_Task statement_
Find every line of the listing below where "this" appears, and copy it.

_Exercise inputs_
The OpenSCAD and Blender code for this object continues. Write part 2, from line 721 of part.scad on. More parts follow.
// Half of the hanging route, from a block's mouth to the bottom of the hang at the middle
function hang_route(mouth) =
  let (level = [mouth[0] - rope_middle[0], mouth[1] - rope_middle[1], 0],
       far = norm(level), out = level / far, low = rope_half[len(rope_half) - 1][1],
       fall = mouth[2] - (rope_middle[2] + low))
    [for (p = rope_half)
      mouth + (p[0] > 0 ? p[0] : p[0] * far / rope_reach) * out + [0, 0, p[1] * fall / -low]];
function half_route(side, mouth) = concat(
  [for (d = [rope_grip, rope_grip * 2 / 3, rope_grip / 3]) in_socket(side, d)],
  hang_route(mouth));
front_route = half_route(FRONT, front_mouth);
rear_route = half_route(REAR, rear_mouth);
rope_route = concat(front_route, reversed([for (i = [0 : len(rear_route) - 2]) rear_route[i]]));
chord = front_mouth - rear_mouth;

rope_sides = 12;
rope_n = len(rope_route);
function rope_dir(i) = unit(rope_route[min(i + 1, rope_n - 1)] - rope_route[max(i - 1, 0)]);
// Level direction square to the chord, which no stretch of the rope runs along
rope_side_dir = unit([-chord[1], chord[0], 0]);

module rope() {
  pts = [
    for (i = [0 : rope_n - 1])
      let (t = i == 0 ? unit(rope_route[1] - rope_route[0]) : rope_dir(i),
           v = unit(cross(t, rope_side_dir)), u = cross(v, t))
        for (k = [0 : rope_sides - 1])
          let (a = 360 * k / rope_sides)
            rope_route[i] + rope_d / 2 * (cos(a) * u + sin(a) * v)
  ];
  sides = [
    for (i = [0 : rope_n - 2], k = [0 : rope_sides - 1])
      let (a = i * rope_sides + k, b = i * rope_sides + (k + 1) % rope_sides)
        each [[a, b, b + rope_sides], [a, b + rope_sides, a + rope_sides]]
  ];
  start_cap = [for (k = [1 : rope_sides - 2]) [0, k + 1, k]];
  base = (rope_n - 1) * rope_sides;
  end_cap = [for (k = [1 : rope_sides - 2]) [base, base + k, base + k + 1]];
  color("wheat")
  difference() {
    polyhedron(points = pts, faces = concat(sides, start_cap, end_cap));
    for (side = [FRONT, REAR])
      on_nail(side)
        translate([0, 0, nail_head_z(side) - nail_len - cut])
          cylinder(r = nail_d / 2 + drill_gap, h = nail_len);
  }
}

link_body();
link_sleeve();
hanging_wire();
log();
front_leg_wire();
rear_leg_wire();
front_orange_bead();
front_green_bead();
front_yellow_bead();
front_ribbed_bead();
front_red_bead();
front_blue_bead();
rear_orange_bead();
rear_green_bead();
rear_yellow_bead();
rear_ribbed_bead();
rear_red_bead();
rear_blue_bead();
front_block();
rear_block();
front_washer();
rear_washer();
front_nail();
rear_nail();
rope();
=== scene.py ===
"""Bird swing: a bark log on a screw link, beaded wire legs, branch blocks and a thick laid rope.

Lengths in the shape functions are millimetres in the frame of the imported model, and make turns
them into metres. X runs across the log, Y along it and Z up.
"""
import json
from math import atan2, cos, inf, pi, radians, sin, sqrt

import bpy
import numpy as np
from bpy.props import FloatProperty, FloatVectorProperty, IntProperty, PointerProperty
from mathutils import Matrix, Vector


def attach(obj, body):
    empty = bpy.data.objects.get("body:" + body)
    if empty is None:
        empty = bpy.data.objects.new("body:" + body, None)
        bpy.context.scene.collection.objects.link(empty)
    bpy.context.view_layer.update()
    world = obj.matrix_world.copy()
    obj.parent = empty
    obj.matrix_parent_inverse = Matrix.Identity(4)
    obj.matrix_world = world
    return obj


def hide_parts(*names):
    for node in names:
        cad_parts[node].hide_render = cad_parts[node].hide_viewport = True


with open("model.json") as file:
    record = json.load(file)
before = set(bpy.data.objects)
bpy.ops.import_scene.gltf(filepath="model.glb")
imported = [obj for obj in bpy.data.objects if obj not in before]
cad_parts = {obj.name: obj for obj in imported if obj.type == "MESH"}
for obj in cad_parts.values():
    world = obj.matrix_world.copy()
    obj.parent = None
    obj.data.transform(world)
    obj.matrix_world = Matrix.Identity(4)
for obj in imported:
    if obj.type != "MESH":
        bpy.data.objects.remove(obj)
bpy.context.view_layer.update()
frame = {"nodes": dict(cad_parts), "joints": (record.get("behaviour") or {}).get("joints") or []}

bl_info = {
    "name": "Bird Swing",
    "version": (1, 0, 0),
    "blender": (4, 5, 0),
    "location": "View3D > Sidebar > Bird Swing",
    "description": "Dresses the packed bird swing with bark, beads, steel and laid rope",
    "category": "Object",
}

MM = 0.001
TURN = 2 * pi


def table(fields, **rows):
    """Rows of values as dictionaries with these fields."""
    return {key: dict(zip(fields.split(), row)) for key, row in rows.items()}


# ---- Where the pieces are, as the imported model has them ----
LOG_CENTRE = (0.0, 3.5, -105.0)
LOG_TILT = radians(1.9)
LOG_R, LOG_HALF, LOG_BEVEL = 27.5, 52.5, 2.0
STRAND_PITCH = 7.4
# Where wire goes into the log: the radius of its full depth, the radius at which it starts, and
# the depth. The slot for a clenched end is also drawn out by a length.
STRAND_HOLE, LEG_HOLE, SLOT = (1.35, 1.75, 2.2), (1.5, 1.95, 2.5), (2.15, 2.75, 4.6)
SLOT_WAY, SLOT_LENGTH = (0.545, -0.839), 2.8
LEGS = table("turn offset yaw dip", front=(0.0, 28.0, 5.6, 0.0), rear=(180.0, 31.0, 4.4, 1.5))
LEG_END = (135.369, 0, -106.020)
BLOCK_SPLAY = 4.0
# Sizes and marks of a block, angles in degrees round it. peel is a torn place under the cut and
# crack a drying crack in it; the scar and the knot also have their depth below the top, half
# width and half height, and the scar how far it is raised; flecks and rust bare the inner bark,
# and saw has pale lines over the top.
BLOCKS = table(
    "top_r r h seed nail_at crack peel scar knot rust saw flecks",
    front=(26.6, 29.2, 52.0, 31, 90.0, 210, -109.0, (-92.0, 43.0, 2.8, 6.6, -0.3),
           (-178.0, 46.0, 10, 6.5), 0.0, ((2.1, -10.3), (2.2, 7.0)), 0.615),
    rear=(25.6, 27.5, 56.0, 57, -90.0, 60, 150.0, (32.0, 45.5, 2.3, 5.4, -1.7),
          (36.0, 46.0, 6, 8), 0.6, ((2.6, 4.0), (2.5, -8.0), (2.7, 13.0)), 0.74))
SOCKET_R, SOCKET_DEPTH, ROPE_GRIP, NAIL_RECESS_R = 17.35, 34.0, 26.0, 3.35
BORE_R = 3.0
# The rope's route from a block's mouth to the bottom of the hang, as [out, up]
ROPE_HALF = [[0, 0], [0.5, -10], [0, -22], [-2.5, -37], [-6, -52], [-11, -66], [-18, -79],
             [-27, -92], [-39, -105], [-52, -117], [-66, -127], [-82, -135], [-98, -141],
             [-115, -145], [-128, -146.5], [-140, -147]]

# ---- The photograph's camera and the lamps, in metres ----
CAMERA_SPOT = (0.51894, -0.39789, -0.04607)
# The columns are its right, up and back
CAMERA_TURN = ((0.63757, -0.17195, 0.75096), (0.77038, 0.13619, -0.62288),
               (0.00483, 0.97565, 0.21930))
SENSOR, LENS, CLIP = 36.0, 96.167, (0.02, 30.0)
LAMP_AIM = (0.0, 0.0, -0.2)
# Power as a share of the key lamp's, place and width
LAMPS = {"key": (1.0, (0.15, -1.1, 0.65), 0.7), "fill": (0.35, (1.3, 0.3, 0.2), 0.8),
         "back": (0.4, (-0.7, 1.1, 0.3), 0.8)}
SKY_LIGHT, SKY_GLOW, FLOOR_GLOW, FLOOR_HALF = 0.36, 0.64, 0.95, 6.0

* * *

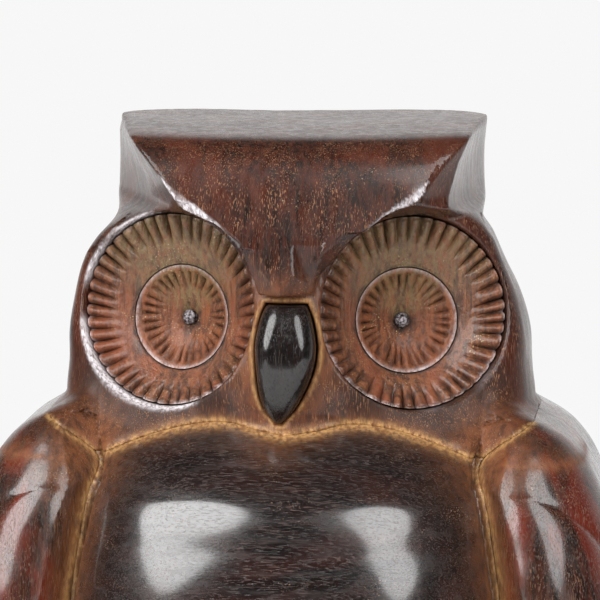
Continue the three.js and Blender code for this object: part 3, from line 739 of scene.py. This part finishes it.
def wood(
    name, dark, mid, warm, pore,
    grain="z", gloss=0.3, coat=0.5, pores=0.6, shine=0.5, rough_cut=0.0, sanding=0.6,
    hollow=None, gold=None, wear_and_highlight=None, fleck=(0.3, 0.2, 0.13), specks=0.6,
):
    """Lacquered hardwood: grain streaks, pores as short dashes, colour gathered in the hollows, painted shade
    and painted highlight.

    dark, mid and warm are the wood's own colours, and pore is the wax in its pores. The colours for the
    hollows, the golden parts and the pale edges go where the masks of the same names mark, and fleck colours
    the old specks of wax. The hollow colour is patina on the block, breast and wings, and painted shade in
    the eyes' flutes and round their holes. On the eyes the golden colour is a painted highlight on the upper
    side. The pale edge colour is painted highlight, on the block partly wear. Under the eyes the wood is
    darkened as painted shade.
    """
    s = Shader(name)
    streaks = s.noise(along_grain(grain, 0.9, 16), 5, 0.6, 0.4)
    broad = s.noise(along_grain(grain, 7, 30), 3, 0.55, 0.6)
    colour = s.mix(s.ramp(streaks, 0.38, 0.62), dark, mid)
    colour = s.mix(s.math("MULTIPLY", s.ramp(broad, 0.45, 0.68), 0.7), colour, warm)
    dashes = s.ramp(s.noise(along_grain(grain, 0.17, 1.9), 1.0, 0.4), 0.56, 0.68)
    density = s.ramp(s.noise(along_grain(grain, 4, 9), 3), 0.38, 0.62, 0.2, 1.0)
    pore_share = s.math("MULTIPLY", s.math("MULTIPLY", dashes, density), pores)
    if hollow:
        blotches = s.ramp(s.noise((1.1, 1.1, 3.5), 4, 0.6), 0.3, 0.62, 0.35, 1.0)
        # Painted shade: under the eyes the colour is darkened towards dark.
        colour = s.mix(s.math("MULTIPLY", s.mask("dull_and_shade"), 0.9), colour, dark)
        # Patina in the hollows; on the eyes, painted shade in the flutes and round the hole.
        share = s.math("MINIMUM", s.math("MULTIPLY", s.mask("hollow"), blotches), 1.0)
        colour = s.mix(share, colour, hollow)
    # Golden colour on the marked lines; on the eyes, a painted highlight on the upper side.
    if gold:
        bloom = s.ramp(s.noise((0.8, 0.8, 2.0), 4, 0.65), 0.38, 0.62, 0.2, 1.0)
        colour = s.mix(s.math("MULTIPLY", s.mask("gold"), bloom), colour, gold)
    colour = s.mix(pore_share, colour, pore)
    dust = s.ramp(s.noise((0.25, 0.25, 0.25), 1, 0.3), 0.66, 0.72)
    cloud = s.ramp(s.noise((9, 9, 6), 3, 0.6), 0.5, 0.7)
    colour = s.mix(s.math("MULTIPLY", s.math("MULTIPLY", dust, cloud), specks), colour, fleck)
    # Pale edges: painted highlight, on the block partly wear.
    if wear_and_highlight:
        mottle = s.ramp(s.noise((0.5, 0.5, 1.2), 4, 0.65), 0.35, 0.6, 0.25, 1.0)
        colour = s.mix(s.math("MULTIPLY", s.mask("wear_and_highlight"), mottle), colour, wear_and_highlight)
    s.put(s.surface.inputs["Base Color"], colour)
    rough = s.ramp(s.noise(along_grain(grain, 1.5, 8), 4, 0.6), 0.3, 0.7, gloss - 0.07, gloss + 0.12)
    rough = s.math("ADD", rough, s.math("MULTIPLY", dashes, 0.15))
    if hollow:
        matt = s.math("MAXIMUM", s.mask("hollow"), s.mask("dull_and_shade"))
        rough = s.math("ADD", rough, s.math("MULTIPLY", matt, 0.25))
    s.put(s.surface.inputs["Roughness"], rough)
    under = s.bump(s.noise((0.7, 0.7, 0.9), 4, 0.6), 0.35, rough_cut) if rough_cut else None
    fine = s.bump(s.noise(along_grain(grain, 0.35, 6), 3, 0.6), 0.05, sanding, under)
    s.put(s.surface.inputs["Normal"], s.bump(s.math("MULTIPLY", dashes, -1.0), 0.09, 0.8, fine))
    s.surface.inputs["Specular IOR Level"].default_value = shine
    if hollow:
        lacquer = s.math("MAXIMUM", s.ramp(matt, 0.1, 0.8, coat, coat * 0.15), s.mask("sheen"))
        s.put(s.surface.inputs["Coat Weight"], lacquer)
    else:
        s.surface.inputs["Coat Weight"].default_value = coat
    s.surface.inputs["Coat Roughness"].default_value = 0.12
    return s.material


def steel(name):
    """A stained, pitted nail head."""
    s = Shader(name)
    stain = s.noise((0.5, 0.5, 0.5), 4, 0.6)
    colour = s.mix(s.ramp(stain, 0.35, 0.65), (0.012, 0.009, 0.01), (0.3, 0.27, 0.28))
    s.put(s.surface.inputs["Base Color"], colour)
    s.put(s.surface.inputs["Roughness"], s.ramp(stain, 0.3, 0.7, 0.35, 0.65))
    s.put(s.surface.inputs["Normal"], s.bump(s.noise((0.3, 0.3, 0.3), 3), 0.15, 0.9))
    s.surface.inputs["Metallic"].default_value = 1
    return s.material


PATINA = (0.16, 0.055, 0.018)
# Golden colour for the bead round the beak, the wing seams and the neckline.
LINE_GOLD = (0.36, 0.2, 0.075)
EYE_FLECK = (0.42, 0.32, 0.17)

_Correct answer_
The OpenSCAD and Blender code for this object continues. Write part 2, from line 721 of part.scad on. More parts follow.
Continue the three.js and Blender code for this object: part 3, from line 739 of scene.py. This part finishes it.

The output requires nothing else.